The Arbuthnot character works well in the gameshow format. David’s ability to listen and to react to the answers given by participants is noticeable. This attribute, coupled with his ability to put contestants at ease, is reminiscent of the late great Bob Monkhouse. David makes the job of host look all too easy. It reminded of the tale of The Golden Shot, in which the TV executives thought the role looked simple and the host could be easily replaced with disastrous results.

So, what happens in this show? The audience is split down the middle into the red and blue teams. Our team captains are then introduced. The red team have Charlie (Charlie Raine), whose portrayal of Cutlet the signing sheep at last year’s Customs House panto has been nominated for a Great British Pantomime Award. Ahead of the ceremony at the end of April she was full of energy – good job too as she was expected to run up to the balcony to find contestants from time to time.  The blue team was led by Mac (Dale Jewitt), who was Puddles in The Lambton Worm which was given the North East Theatre Guide’s award for the most entertaining panto. Like Charlie, he was soon running up and down the venue finding contestants.
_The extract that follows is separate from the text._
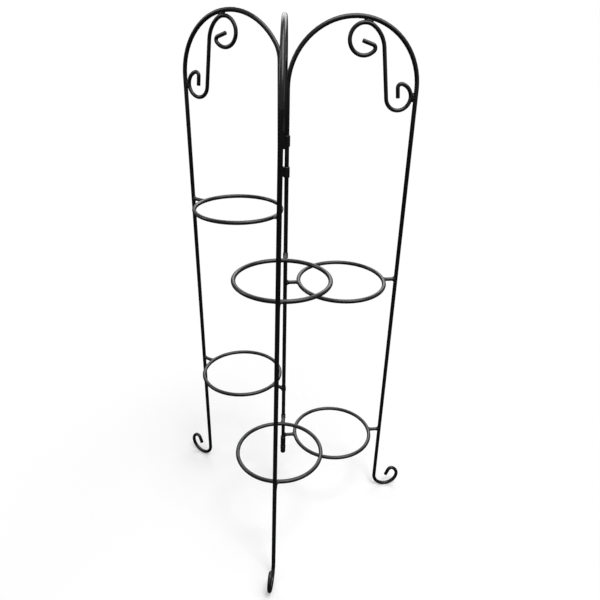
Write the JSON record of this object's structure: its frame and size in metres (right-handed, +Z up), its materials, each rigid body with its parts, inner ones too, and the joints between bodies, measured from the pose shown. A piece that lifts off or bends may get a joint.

The games themselves are quickly aimed at the whole age range. We have different opportunities for the primary school aged kids, the pre-teens, teens and adults. For raspberry blowing, bottle flipping, tortilla tossing and tongue twisting fun was as enjoyable to watch as it must have been to take part. The whole of the stalls had games that they could get involved in too. As the balls bounced along, I remembered some of the capers that I witnessed on It’s A Knockout.

The interval was notable as the children were able to nominate their parent(s) for the gunge tank. Suddenly every child wanted to fill the forms in. The parent who was eventually selected was a very good sport.

This is not a show for anyone upset by water pistols or flying toilet rolls, but it is most definitely the show for a family laugh. The team worked so hard (and I include the acrobatic “Uncle Andy” who kept score in that too). The energy in the room lasted to the end. Well done to everyone involved.